My Culinary Adventure Began

After a while, I embarked on multiple independent projects where I did research on many foods’ historical background, process, and evolution, including fish sauce. An important aspect of the condiment, beyond its saltiness, is its briny, earthy, and deep lingering flavor on one’s tongue, called umami, the fifth taste which can be found in amino-acid-rich products, such as meat, mushrooms, and root vegetables. Like the French having their foot-stinky cheese but delectable creamy taste, the Vietnamese almost had the same analogy. As my understanding and physical experiences with fish sauce became more fluent, I felt more comfortable with translating this seemingly awkward flavor profile into multiple refined delicacies.
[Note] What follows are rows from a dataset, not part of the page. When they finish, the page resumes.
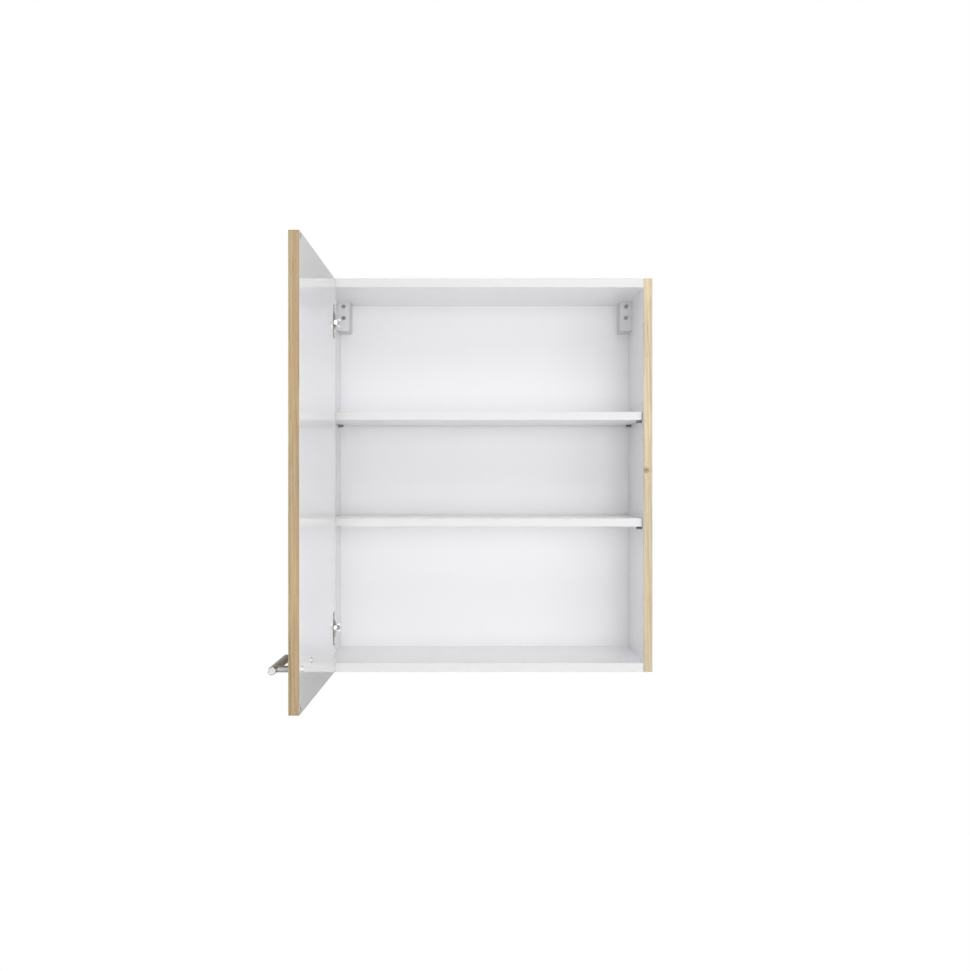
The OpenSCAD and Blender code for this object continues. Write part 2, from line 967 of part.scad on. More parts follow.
module handle_bar() {
  color(steel)
    in_door()
      translate([bar_u, -door_t - bar_out, bar_z])
        rotate([0, 90, 0])
          union() {
            cylinder(d = bar_d, h = bar_l - 2 * bar_chamfer, center = true);
            for (side = [0, 180])
              rotate([side, 0, 0])
                translate([0, 0, bar_l / 2 - bar_chamfer])
                  cylinder(d1 = bar_d, d2 = bar_d - 2 * bar_chamfer, h = bar_chamfer);
          }
}

module handle_posts() {
  color(steel)
    in_door()
      for (u = post_u)
        difference() {
          translate([u, -door_t, bar_z])
            rotate([90, 0, 0])
              cylinder(d = post_d, h = bar_out);
          translate([u - post_d, -door_t - bar_out, bar_z])
            rotate([0, 90, 0])
              cylinder(d = bar_d, h = 2 * post_d);
          translate([u, -door_t + 1, bar_z])
            rotate([90, 0, 0])
              cylinder(d = handle_screw_d, h = handle_screw_in_post + 1.5);
        }
}

module handle_screws() {
  color(dark_steel)
    in_door()
      for (u = post_u)
        translate([u, 0, bar_z])
          rotate([90, 0, 0])
            difference() {
              union() {
                cylinder(d = handle_screw_d, h = door_t + handle_screw_in_post);
                translate([0, 0, -handle_screw_head_t])
                  cylinder(d = handle_screw_head_d, h = handle_screw_head_t);
              }
              translate([0, 0, -handle_screw_head_t])
                rotate([180, 0, 0])
                  cross_recess(cross_w, cross_l, cross_deep);
            }
}

module door_bumpers() {
  color(grey_plastic)
    in_door()
      for (w = [bumper_inset, door_h - bumper_inset])
        translate([door_w - bumper_inset, bumper_t, w])
          rotate([90, 0, 0])
            cylinder(d = bumper_d, h = bumper_t);
}

left_side_panel();
right_side_panel();
top_panel();
bottom_panel();
back_panel();
left_side_edge_band();
right_side_edge_band();
top_edge_band();
bottom_edge_band();
carcass_dowels();
cam_bolts();
cam_locks();
cam_covers();
left_wall_plate();
right_wall_plate();
left_hanger_housing();
right_hanger_housing();
left_hanger_hook();
right_hanger_hook();
hanger_height_screws();
hanger_depth_screws();
hanger_pegs();
upper_shelf_pins();
lower_shelf_pins();
upper_hinge_plate();
lower_hinge_plate();
hinge_plate_screws();
upper_hinge_arm();
lower_hinge_arm();
hinge_fixing_screws();
hinge_side_screws();
hinge_leaf_springs();
hinge_arm_pins();
upper_outer_link();
lower_outer_link();
upper_inner_link();
lower_inner_link();
inner_link_pins();
upper_hinge_cup();
lower_hinge_cup();
hinge_cup_pins();
hinge_cup_screws();
door_board();
door_hinge_edge_band();
door_free_edge_band();
door_top_edge_band();
door_bottom_edge_band();
handle_bar();
handle_posts();
handle_screws();
door_bumpers();
upper_shelf();
upper_shelf_edge_band();
lower_shelf();
lower_shelf_edge_band();
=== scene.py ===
import json
import math

import bmesh
import bpy
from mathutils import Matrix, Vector

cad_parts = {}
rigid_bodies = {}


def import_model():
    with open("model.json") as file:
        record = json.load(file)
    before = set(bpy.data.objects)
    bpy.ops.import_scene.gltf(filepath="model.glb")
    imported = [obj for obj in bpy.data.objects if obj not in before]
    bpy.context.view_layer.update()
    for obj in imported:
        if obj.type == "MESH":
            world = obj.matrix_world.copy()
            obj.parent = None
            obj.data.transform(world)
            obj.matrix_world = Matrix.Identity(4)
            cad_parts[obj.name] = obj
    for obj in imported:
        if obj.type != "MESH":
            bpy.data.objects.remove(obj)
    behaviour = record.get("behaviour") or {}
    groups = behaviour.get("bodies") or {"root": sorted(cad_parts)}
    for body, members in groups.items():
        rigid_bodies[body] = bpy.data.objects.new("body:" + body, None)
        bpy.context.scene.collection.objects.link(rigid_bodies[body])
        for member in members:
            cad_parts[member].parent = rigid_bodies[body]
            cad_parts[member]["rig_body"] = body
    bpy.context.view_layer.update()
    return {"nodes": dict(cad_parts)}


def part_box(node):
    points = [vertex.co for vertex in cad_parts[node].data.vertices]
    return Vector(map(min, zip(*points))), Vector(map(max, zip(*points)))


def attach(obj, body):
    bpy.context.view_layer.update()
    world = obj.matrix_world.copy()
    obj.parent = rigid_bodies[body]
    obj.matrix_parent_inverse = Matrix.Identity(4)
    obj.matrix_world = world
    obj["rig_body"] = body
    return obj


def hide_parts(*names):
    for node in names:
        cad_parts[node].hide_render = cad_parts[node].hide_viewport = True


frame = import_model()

MM = 0.001


# ---------------------------------------------------------------- places taken from the frame

def low(node):
    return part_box(node)[0]


def high(node):
    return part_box(node)[1]


FRONT_Y = low("right_side_edge_band").y
CARCASS_TOP = high("right_side_panel").z
CARCASS_BOTTOM = low("right_side_panel").z
CARCASS_MIDDLE = (CARCASS_TOP + CARCASS_BOTTOM) / 2
INNER_X = low("right_side_panel").x


# ---------------------------------------------------------------- material helpers

class Shader:
    """A material's node tree with short names for the nodes used here."""

    def __init__(self, name):
        self.material = bpy.data.materials.new(name)
        self.material.use_nodes = True
        self.tree = self.material.node_tree
        self.bsdf = self.tree.nodes["Principled BSDF"]
        self.place = self.add("ShaderNodeTexCoord").outputs["Object"]

    def add(self, kind, **settings):
        node = self.tree.nodes.new(kind)
        for key, value in settings.items():
            setattr(node, key, value)
        return node

    def link(self, source, target):
        self.tree.links.new(source, target)

    def put(self, socket, value):
        """Links an output to a socket, or sets a plain value on it."""
        if isinstance(value, bpy.types.NodeSocket):
            self.link(value, socket)
        else:
            socket.default_value = value

    def set(self, **values):
        for key, value in values.items():
            self.put(self.bsdf.inputs[key.replace("_", " ")], value)

    def scaled(self, scale):
        node = self.add("ShaderNodeMapping")
        self.link(self.place, node.inputs["Vector"])
        node.inputs["Scale"].default_value = scale
        return node.outputs["Vector"]

    def math(self, operation, a, b=0.0, c=0.0):
        node = self.add("ShaderNodeMath", operation=operation)
        for socket, value in zip(node.inputs, (a, b, c)):
            self.put(socket, value)
        return node.outputs[0]

    def noise(self, vector, scale, detail, rough=0.5):
        node = self.add("ShaderNodeTexNoise")
        self.link(vector, node.inputs["Vector"])
        node.inputs["Scale"].default_value = scale
        node.inputs["Detail"].default_value = detail
        node.inputs["Roughness"].default_value = rough
        return node.outputs["Fac"]

    def cells(self, vector, scale, feature="F1", output="Distance"):
        node = self.add("ShaderNodeTexVoronoi", feature=feature)
        self.link(vector, node.inputs["Vector"])
        node.inputs["Scale"].default_value = scale
        return node.outputs[output]

    def bands(self, direction, scale):
        node = self.add("ShaderNodeTexWave", wave_type="BANDS", bands_direction=direction)
        self.link(self.place, node.inputs["Vector"])
        node.inputs["Scale"].default_value = scale
        return node.outputs["Fac"]

    def span(self, value, from_low, from_high, to_low=0.0, to_high=1.0, smooth=False):
        node = self.add("ShaderNodeMapRange")
        if smooth:
            node.interpolation_type = "SMOOTHSTEP"
        self.put(node.inputs["Value"], value)
        node.inputs["From Min"].default_value = from_low
        node.inputs["From Max"].default_value = from_high
        node.inputs["To Min"].default_value = to_low
        node.inputs["To Max"].default_value = to_high
        return node.outputs["Result"]

    def ramp(self, value, *stops):
        node = self.add("ShaderNodeValToRGB")
        self.put(node.inputs["Fac"], value)
        ramp = node.color_ramp
        while len(ramp.elements) < len(stops):
            ramp.elements.new(0.5)
        for element, (position, colour) in zip(ramp.elements, stops):
            element.position = position
            element.color = (*colour, 1.0)
        return node.outputs["Color"]

    def mix(self, factor, a, b, blend="MIX"):
        node = self.add("ShaderNodeMix", data_type="RGBA", blend_type=blend)
        self.put(node.inputs[0], factor)
        for socket, value in ((node.inputs[6], a), (node.inputs[7], b)):
            self.put(socket, (*value, 1.0) if isinstance(value, tuple) else value)
        return node.outputs[2]

    def tinted(self, colour, share, first, second):
        """The colour multiplied by a tint that goes from first to second as share goes from 0 to 1."""
        return self.mix(1.0, colour, self.mix(share, first, second), "MULTIPLY")

    def bump(self, height, depth):
        """Gives the surface a relief of the given depth in metres."""
        node = self.add("ShaderNodeBump")
        node.inputs["Distance"].default_value = depth
        self.link(height, node.inputs["Height"])
        self.link(node.outputs["Normal"], self.bsdf.inputs["Normal"])


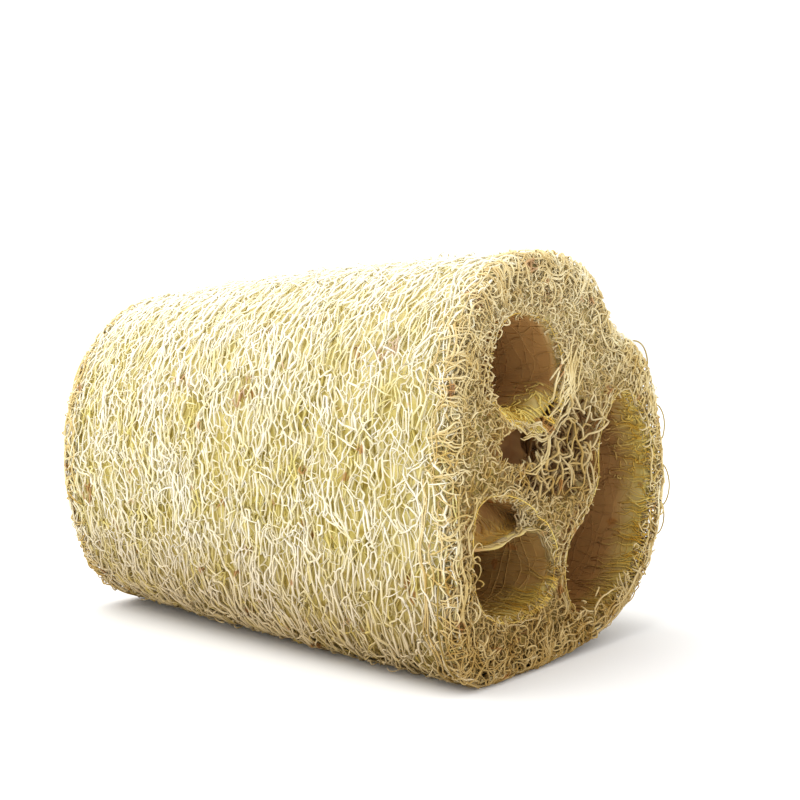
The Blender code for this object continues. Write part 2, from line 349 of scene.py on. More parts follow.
def net_of(points):
    """Return the joints and links of the net whose cells lie round the points."""
    laid = geometry.delaunay_2d_cdt([Vector(p) for p in points], [], [], 0, 1e-9)
    corners = np.array([v[:] for v in laid[0]])
    faces = np.array([face for face in laid[2] if len(face) == 3])
    joints = corners[faces].mean(axis=1)
    sides = np.sort(np.concatenate((faces[:, (0, 1)], faces[:, (1, 2)], faces[:, (2, 0)])), axis=1)
    owner = np.tile(np.arange(len(faces)), 3)
    order = np.lexsort((sides[:, 1], sides[:, 0]))
    sides, owner = sides[order], owner[order]
    shared = np.flatnonzero((sides[1:] == sides[:-1]).all(axis=1))
    return joints, join(owner[shared], owner[shared + 1])


def chains_of(joints, links):
    """Return the net's links joined into strands that run as straight as they can through its joints."""
    meeting = [[] for _ in joints]
    for index, link in enumerate(links):
        for joint in link:
            meeting[joint].append(index)
    onward = {}
    for joint, indices in enumerate(meeting):
        if len(indices) > 1:
            ways = unit(joints[links[indices].sum(axis=1) - joint] - joints[joint])
            _, i, j = min((ways[i] @ ways[j], i, j) for i in range(len(ways)) for j in range(i))
            onward[joint, indices[i]] = indices[j]
            onward[joint, indices[j]] = indices[i]
    used = set()

    def follow(index, joint):
        chain = [joint]
        while index is not None and index not in used:
            used.add(index)
            joint = links[index].sum() - joint
            chain.append(joint)
            index = onward.get((joint, index))
        return chain

    starts = [(k, joint) for k, link in enumerate(links) for joint in link if (joint, k) not in onward]
    starts += [(k, link[0]) for k, link in enumerate(links)]
    return [follow(k, joint) for k, joint in starts if k not in used]


def smooth_strands(rows, chains, step, spans):
    """Return the strands' points and their counts, on smooth curves through the chains' joints.

    rows holds a row for each joint, and its first columns, spans of them, give the length that step divides.
    """
    rows = rows[np.concatenate(chains)]
    is_last = np.isin(np.arange(len(rows)), np.cumsum([len(chain) for chain in chains]) - 1)
    is_first = np.roll(is_last, 1)
    here = np.flatnonzero(~is_last)
    ends = is_last[here + 1]
    a, b, c, d = (rows[k] for k in (here - ~is_first[here], here, here + 1, here + 1 + ~ends))
    parts = np.maximum(1, np.rint(np.linalg.norm((c - b)[:, :spans], axis=1) / step)).astype(int)
    stops = np.cumsum(parts + ends)
    link = np.repeat(np.arange(len(parts)), parts + ends)
    t = (np.arange(len(link)) - (stops - parts - ends)[link]) / parts[link]
    return spline(*(rows[link] for rows in (a, b, c, d)), t[:, None]), np.diff(stops[ends], prepend=0)


def facing(surface, rows):
    """Return the surface's unit normals at rows of (across, along, depth), out of the material."""
    steps = 0.05 * np.eye(3)
    across, onward, inward = (surface(*(rows + step).T) - surface(*(rows - step).T) for step in steps)
    normal = np.cross(across, onward)
    return unit(-normal * np.sign((normal * inward).sum(axis=1, keepdims=True)))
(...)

With this philosophy and science simmering back in my head, I decided to join in a food blog competition. I made an Italian-Vietnamese fusion dish called Linguine ai Frutti di Mare, with fish sauce. The addition of this fishy condiment to the marinara sauce, a classic Italian tomato sauce, was absolute serendipity. Since the dish was heavily seafood-based and umami-rich, I believe the fish sauce would enhance the background savouriness and added complexity and a nutty characteristic to the sauce. With the background experience and the luck I had, I won the third prize. I came to appreciate and respect this condiment more than I thought. The fish sauce became my own symphony of taste and personality.

Hung Pham

Studying Abroad 

Years passing by, I left home for months studying abroad at a place that is approximately half of the Earth’s circumference away. As my palette has increasingly saturated with dairy products and high protein diets, I realized how much I missed the unique salty fish sauce and savour by itself. Though the average price of a fish sauce bottle in Asian market here was pretty hefty, around seven to eight dollars, I couldn’t resist telling my friend to get one for the upcoming Lunar New Year get-together. On the weekend of Tet, the Vietnamese Lunar New Year, I was invited to a local celebration held by Vietnamese students. People gathered rolling up spring rolls, plating an array of traditional specialty foods, and chatting about life, like a casual family meet-up. Conversations were great, the activities were fun, and the food was superb. And that mini bowl of golden fish sauce was waiting for the New Year sticky rice to be dipped. As the surrounding crowded talks saturated my ears, I spontaneously savored that dipped rice cake. I felt pleased and relieved on the whole evening.